■ **Data section**
------
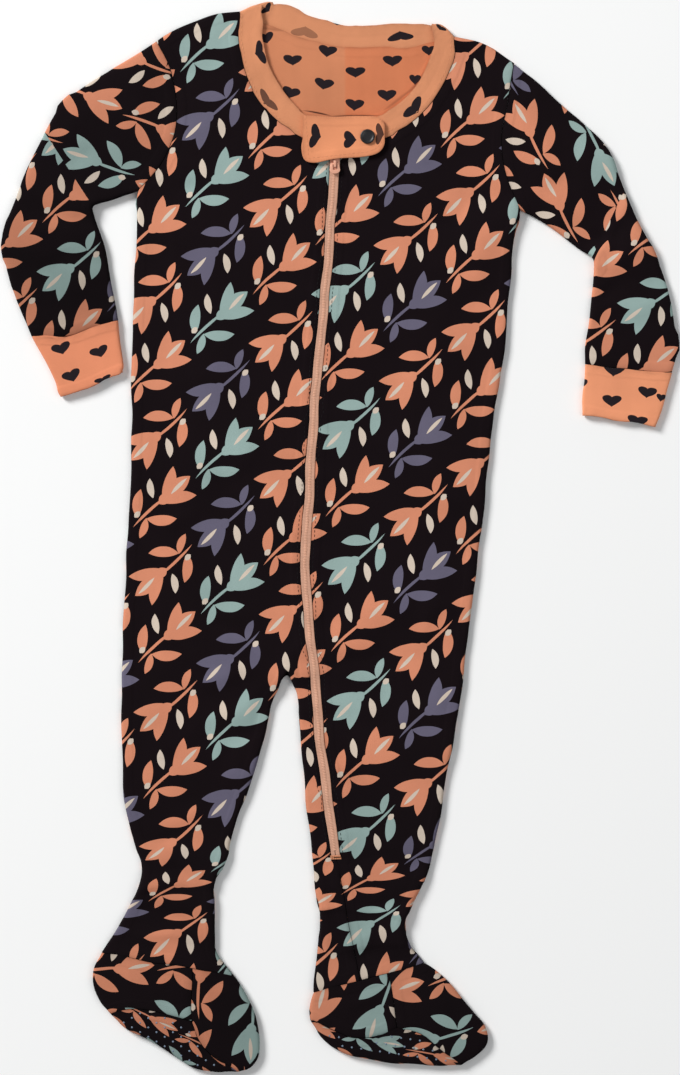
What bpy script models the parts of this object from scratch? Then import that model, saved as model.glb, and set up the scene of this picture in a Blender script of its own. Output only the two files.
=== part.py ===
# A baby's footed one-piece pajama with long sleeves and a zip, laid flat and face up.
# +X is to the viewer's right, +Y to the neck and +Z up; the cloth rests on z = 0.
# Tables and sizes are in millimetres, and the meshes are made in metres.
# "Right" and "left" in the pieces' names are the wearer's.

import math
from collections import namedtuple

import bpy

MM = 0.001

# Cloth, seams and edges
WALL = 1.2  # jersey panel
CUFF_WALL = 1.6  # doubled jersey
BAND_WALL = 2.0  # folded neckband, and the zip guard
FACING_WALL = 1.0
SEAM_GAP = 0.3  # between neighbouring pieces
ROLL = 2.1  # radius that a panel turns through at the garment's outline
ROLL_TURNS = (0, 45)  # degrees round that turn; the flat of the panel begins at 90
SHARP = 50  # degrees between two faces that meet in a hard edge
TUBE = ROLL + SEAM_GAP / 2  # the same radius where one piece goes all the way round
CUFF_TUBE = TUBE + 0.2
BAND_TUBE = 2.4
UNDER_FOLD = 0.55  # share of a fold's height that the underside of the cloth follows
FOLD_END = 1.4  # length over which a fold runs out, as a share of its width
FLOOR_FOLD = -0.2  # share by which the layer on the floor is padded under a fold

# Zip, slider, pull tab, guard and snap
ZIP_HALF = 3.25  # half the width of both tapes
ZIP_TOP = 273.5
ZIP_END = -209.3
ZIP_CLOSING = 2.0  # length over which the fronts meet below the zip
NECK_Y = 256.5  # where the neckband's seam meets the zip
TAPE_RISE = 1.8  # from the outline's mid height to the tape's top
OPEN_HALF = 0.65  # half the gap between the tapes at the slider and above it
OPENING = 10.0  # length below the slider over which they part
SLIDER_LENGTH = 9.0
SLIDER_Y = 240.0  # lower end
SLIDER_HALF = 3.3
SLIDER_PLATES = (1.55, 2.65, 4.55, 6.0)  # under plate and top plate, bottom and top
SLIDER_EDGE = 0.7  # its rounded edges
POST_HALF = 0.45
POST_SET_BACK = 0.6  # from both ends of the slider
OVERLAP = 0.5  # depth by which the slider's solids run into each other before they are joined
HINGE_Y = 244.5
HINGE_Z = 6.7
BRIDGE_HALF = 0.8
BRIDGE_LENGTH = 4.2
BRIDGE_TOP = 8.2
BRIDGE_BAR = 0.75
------
■ **What you need to do**
Copy out every line of the data that includes the word "from".

■ **Solution to this task**
What bpy script models the parts of this object from scratch? Then import that model, saved as model.glb, and set up the scene of this picture in a Blender script of its own. Output only the two files.
from collections import namedtuple
TAPE_RISE = 1.8  # from the outline's mid height to the tape's top
POST_SET_BACK = 0.6  # from both ends of the slider